(Recorded data)
····················
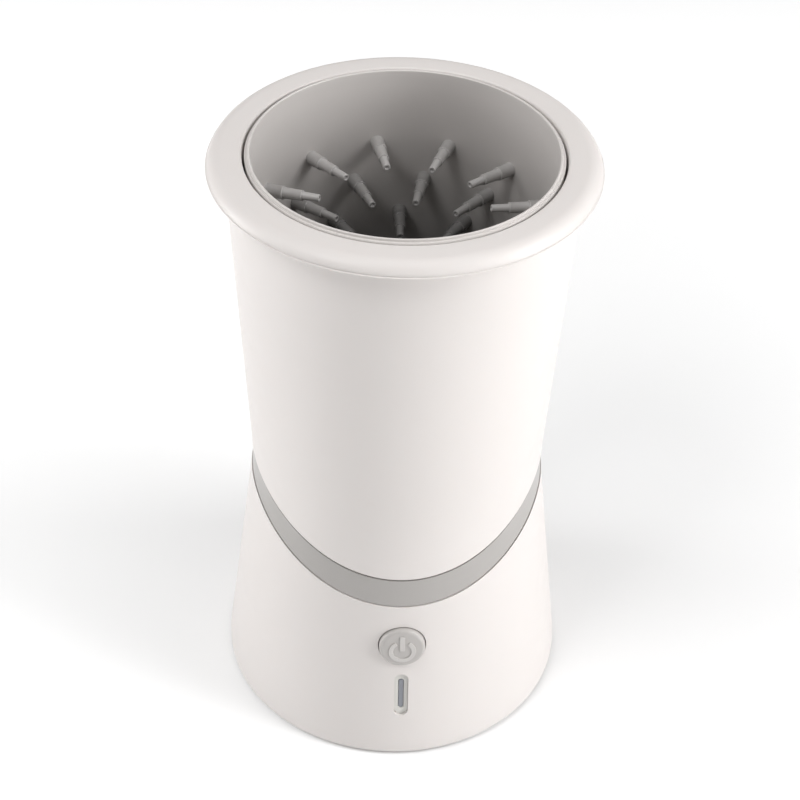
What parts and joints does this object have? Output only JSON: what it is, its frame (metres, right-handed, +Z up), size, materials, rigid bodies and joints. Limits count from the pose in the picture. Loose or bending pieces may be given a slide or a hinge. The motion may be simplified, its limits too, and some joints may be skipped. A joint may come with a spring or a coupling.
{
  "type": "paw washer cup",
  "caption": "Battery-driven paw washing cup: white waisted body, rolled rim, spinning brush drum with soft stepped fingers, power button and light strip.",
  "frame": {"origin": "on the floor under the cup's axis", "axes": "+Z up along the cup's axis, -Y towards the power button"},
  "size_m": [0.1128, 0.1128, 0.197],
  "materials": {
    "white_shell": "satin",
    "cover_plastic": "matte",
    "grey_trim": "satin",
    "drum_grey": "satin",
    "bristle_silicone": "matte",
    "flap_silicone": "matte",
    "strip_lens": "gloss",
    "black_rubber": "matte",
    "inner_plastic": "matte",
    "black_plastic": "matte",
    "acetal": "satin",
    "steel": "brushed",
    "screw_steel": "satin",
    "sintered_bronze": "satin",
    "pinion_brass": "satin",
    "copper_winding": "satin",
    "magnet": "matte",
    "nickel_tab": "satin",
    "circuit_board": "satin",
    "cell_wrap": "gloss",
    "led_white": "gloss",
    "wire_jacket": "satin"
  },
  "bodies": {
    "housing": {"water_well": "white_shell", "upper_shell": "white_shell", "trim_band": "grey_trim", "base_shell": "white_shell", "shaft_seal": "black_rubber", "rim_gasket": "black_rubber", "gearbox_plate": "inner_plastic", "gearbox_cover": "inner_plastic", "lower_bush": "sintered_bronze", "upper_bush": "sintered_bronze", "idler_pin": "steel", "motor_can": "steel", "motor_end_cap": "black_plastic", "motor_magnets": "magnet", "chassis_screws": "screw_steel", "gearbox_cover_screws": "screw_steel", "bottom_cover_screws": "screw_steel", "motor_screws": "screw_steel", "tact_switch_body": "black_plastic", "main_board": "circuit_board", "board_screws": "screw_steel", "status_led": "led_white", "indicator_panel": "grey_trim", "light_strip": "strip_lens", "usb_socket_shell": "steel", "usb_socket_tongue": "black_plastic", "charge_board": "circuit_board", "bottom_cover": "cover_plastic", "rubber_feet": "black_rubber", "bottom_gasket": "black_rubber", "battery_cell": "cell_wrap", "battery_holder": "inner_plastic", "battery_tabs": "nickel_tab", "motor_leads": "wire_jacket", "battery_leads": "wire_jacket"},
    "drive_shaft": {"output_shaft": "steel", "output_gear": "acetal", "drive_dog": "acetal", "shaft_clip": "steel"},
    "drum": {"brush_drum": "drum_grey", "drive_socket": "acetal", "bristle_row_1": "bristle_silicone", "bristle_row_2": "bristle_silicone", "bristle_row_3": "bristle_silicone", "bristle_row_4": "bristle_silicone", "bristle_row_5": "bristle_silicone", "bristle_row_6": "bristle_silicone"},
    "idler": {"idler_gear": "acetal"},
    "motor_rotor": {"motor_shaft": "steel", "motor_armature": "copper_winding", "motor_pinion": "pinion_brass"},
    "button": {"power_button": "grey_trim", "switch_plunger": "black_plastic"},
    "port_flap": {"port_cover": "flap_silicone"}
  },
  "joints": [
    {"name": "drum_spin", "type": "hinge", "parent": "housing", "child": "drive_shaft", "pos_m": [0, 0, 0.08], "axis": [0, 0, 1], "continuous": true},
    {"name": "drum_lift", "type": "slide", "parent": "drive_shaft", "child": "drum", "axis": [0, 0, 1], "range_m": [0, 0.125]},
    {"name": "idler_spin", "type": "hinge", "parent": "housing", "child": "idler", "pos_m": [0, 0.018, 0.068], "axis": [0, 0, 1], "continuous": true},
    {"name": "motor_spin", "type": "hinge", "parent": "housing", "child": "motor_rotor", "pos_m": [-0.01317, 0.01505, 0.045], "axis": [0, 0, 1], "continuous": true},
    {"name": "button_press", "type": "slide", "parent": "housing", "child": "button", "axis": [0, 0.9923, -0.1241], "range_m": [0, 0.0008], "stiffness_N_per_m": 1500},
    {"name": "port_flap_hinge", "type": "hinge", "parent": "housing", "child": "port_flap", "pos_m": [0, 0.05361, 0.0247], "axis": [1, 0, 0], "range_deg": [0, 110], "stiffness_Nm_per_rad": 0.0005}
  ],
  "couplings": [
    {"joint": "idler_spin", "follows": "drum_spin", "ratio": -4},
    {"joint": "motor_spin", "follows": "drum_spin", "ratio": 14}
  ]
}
····················
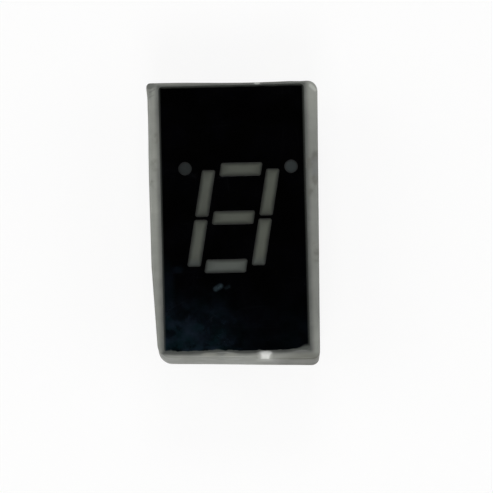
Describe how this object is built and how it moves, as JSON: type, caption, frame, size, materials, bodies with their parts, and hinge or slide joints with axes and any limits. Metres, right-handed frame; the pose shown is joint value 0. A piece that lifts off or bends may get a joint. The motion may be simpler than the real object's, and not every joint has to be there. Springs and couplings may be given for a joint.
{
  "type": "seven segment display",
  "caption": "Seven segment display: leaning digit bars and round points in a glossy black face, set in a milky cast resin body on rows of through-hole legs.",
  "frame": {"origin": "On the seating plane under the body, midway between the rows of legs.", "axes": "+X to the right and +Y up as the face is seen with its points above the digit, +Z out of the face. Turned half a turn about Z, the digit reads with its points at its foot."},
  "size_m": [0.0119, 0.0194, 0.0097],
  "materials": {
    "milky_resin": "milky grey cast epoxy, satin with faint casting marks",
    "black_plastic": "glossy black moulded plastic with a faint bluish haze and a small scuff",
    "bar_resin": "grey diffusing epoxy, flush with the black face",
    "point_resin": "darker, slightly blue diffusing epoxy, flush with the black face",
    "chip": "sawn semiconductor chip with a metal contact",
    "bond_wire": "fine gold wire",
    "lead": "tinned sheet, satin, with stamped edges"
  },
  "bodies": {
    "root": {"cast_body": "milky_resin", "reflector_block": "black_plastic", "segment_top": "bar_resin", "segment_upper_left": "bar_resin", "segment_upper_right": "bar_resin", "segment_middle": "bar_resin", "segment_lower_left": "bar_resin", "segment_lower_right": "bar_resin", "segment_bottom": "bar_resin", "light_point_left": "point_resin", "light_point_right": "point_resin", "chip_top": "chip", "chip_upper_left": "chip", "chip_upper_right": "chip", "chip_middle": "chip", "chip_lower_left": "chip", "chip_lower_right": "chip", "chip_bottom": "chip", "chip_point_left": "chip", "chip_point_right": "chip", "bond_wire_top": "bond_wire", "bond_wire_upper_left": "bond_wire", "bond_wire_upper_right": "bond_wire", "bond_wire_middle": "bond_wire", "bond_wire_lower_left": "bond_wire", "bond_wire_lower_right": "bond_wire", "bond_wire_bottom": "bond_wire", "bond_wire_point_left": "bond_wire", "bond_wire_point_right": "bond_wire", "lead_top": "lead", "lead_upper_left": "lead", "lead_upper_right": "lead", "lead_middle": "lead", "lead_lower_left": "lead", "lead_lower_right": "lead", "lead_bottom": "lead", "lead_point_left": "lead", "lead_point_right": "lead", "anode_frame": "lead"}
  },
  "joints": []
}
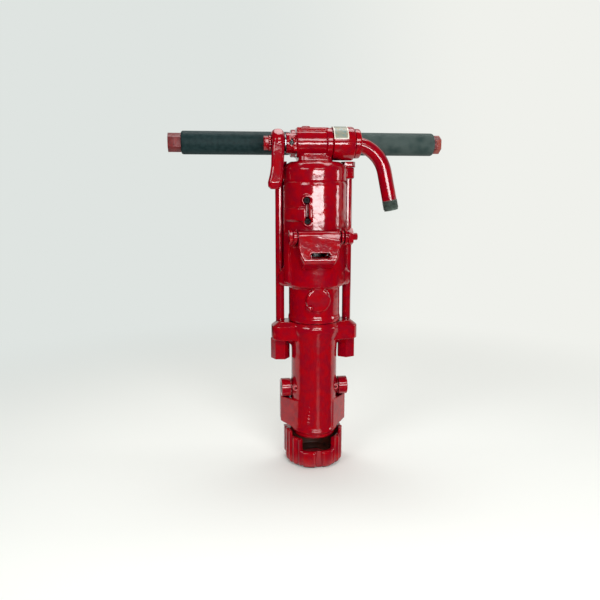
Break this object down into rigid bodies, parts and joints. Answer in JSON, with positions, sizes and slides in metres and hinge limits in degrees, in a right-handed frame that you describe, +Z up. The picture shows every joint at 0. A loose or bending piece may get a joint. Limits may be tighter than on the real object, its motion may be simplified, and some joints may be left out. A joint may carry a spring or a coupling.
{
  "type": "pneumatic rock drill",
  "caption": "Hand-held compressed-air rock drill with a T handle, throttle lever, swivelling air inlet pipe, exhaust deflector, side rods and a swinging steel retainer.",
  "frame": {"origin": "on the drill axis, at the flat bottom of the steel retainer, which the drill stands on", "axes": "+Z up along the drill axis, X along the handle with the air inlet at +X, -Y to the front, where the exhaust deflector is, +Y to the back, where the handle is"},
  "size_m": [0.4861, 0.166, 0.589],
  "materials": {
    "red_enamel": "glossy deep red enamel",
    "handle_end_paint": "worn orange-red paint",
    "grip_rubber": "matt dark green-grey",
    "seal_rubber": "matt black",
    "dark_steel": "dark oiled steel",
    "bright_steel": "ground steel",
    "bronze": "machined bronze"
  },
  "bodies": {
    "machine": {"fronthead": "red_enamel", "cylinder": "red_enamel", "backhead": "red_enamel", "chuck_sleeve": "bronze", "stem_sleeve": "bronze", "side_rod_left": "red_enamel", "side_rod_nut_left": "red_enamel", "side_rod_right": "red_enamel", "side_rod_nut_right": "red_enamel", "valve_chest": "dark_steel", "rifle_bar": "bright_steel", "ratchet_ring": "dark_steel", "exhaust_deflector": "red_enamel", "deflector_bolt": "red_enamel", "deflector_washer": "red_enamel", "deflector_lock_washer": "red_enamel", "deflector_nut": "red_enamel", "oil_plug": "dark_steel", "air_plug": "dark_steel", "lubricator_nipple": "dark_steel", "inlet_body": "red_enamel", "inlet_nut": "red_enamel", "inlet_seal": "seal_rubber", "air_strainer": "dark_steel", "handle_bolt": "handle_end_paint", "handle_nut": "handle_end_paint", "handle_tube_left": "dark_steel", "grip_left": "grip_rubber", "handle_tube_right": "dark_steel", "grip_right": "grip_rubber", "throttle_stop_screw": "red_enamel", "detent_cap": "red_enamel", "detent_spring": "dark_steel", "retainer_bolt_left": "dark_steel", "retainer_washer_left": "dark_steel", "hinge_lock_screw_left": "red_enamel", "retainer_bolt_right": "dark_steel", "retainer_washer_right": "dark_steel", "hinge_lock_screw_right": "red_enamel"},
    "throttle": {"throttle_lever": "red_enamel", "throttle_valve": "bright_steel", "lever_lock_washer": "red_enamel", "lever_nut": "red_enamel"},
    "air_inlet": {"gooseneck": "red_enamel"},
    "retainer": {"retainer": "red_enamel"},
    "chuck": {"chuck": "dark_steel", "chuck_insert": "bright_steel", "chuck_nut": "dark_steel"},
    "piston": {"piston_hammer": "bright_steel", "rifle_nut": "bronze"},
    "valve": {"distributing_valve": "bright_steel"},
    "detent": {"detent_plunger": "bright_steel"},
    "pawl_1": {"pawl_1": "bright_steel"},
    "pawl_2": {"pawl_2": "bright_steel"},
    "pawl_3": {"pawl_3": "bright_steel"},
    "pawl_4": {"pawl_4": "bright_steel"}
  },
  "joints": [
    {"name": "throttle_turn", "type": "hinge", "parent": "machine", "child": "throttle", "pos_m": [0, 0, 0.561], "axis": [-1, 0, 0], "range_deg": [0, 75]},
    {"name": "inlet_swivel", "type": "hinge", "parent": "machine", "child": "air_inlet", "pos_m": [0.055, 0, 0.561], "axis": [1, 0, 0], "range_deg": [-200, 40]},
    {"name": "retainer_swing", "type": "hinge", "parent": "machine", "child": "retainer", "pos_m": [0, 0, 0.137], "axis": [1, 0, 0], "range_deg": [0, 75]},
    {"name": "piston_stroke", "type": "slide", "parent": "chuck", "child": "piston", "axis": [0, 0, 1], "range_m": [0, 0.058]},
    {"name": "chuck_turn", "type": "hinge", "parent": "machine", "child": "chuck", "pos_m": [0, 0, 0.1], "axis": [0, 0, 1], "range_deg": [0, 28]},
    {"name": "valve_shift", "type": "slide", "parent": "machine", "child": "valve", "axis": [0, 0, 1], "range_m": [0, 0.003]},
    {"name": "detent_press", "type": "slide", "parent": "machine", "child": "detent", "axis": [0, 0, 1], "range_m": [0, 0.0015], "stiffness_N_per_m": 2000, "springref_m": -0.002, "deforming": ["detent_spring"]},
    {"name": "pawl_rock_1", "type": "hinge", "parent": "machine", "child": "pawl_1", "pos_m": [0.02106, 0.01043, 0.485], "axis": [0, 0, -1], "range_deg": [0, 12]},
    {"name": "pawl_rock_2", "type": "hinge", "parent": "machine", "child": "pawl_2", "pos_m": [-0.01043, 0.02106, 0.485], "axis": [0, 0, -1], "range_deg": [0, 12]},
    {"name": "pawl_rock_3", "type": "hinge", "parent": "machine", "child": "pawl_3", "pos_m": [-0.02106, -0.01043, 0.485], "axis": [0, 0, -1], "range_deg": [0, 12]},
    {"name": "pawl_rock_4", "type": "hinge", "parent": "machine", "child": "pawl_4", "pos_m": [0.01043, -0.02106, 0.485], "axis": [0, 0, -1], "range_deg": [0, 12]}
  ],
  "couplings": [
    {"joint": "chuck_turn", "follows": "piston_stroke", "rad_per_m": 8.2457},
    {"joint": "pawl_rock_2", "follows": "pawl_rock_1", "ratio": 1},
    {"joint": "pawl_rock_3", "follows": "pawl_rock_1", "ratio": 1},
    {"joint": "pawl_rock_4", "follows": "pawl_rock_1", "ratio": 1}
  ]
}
····················
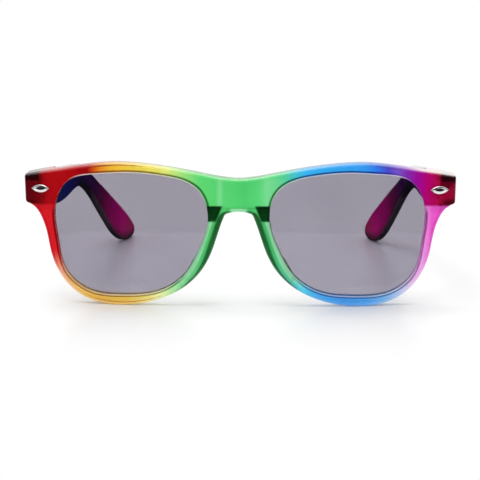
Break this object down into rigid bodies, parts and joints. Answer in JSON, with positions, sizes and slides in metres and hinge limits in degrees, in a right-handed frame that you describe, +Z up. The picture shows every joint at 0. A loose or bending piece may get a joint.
····················
(Exercise requirements) Count the lines that include the word "axes" and state the result as a bare number.

(Exercise answer) 4